I agree with most everyone here in that your biggest concern is who builds it for you.
big boy phil
05-03-06, 06:51 PM
so does anyone know of a good builder that they can point me towards? Do you think its absolutely necessary to have someone locally build me a wheel? I only ask because of the possibility of no offering a local solution. So if there is a good builder elsewhere that is willing to ship to me, I am more than happy to give them a call and see what they can do for me.
Pipebomb
05-03-06, 06:54 PM
http://www.sfvbc.org/members.php
That site should help you find a shop in your area
Landgolier
05-03-06, 09:30 PM
I'd imagine there are good wheelbuilders near you, I've heard there's a couple cyclists in SoCal. You could get it done elsewhere and have it shipped, but shipped wheels sometimes need to be trued afterward, and there can be other benefits to developing a relationship with a good local builder/shop. I would do some searching here or contact your local roadie club or collegiate cycling team.
Jesse M
05-03-06, 09:53 PM
i wouldn't go any cheaper than IRO.
with that being said, i wouldn't call IRO cheap.
they're inexpensive, but well made, and will probably serve you alright as long as they're cared for. plus, you can get a complete wheelset from IRO with their hubs already laced to deep vs.
i've been riding the iro/deep v wheels for the past couple of months, and they seem indestructible to me. granted, i'm a super feather-weight kind of guy (5'10" 125lbs), but these wheels are way beefier than i need.
i think the IRO hubs will treat you well, if you decide to go that route. they're a quality product, and i haven't heard much about them being prone to any type of failures.
ieatrats
05-03-06, 10:02 PM
a 36 spoke wheel should be sufficient... Probably easier, and durable enough just to do a 36 hile formula hub 3x to a beefy rim. There are some nice wide 700c rims on the market popular with the 29er crowd for off road use. So you could build up some beefy ****, and run nice wide tires to further absorb impact.

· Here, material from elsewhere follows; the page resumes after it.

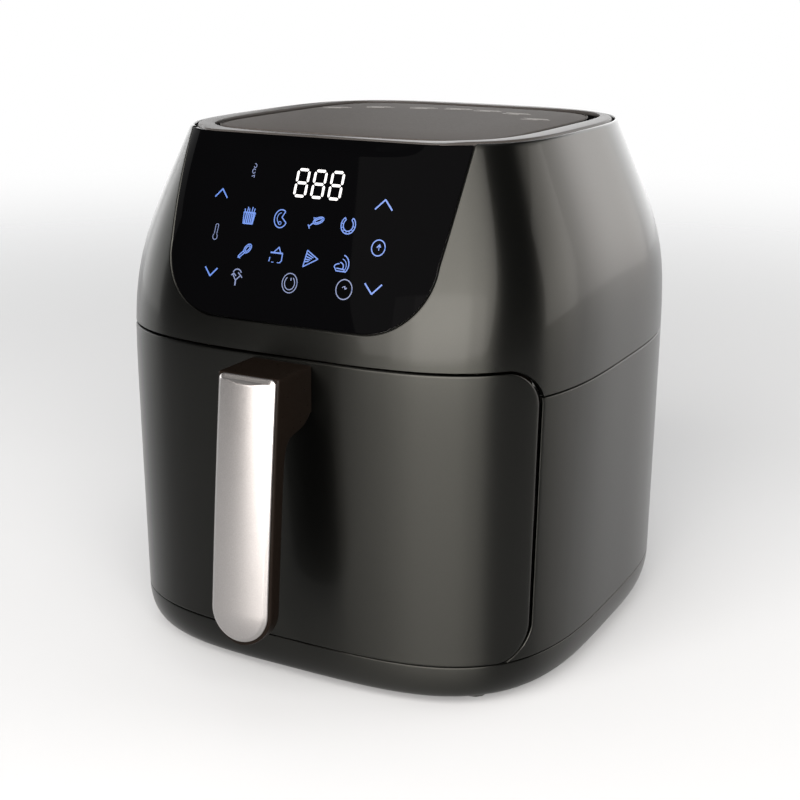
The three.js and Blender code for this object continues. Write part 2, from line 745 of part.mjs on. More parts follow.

Yeah, I don't see what all the hubbub about hubs is - how many people have broken flanges on a hub, and how many times was it normal/careful riding combined with extreme weight? I'd say a suzue jr would even be fine, but for the price diff, might as well get a Kogswell, IRO, or Formula, and spend the extra dough on a nice and tough touring or tandem rim. As a heavy rider, I break spokes and bend rims, but I've never killed a hub, and I've been broke most of my biking career.
I'd bet even a Mavic MA3 would be fine, and if they're $35 canadian here, they're cheaper there for sure. I've never ridden one (or even seen them) but at that weight, 29" mountain bike rims would let you run wide (32mm or greater) tires and deflect a lot of the stress on the wheel with the higher air volume, not to mention being more comfortable. They're boutique stuff though, so will be more expensive, but possibly worth it.

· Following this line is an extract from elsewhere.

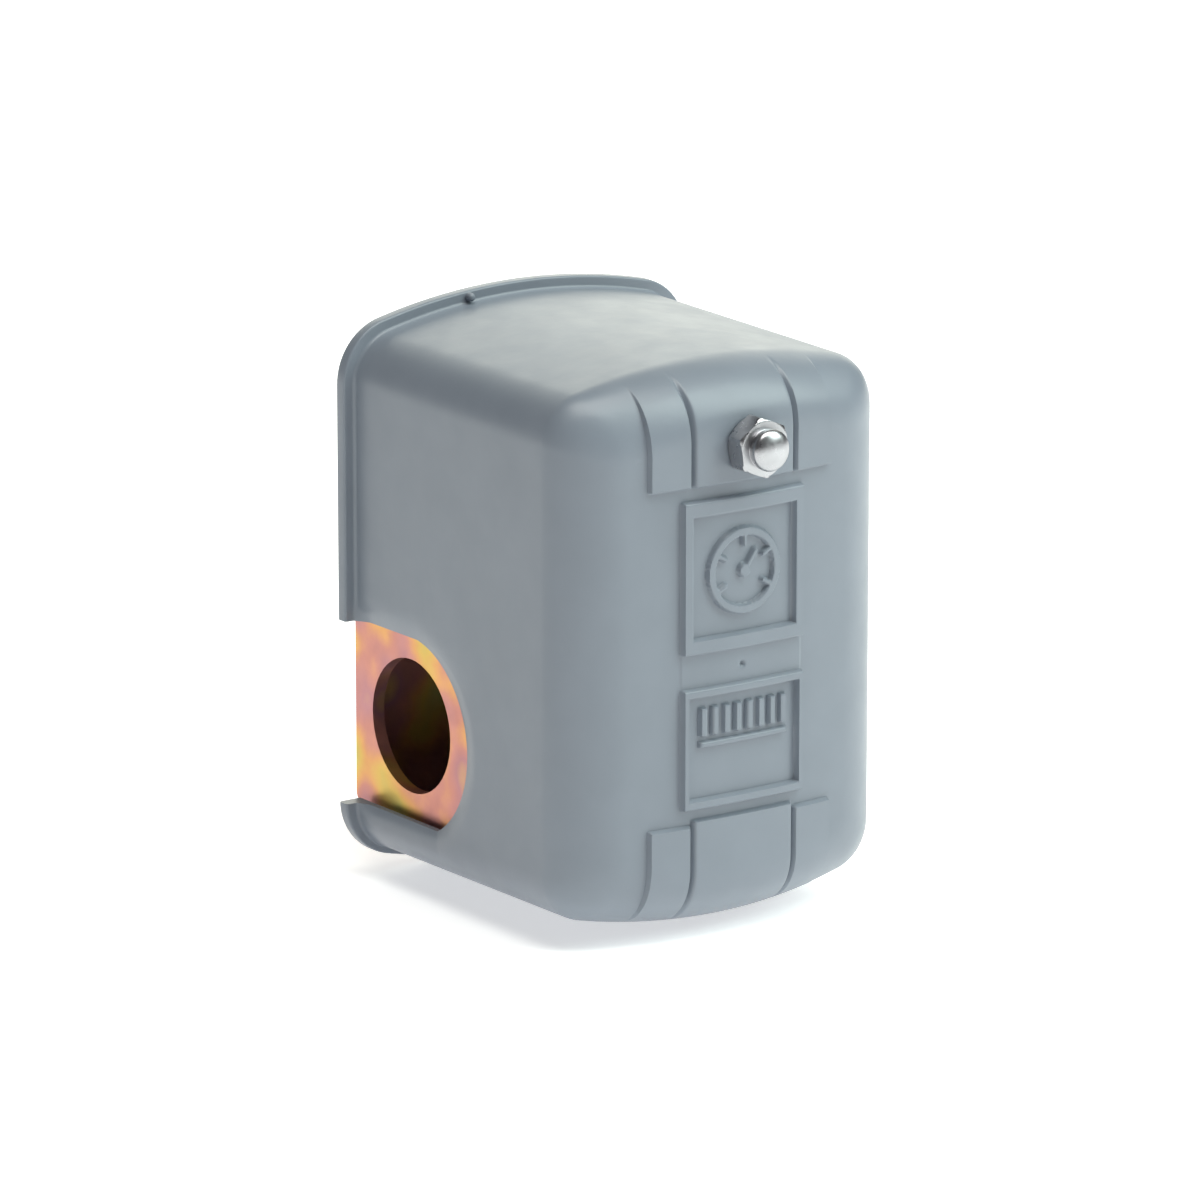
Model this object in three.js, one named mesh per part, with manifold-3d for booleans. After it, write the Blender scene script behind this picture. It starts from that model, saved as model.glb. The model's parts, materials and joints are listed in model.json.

I'm not an expert on wide tires, but at my weight I had a lot of trouble with flatting 1" and 1.25" wide slicks on my mountain bike - I think the width of the rim had something to do with it, using a tire with the same width of the rim. On road rims with narrow tires that are wider than the rim itself, I've had less of a problem except riding off road. All that to say you might want to consider what width tires you're going to run in conjunction with your rim choice; as a fellow clyde, flats are par for the course, but you can choose parts that minimize it.
I also think the voodoo about a "good" wheelbuilder is mostly bunk; unless I've been extremely lucky, any bike shop worth its salt at all should be able to build you a good strong wheel; I've killed every machine laces wheel I've had, and I've only put one of my 8 handbuilt wheels out of true, the rear on my mountain bike, and only after 3.5 years, and that's with practicing 3 foot badly landed drops. 4 built by the head mechanic who I adore, two built by the minimum wage doofuses they hire for the summer that crossthread pedals, two built by decent ham and eggers, all excellently built.
I'm probably 235 in clothes and shoes, and 250 with a bag with lunch, clothes etc, and I'm surviving very well thanks with handbuilt 32 hole wheels on my fixed bikes and my mountain bike.
That's my two cents. $50 Kogswell hub, $30 Mavic rim, $40 on a shop wheelbuild with double butted spokes. IRO and Velocity wheels are built by hand by Velocity as well; I haven't had the chance to really abuse my mountain fixed rear, but it was true and nicely tensioned out of the box, and still is after three months, and with me and loads like a 25kg bag of deicing salt on my back. Phil Woods are nice, but they're the Rolls Royces of hubs.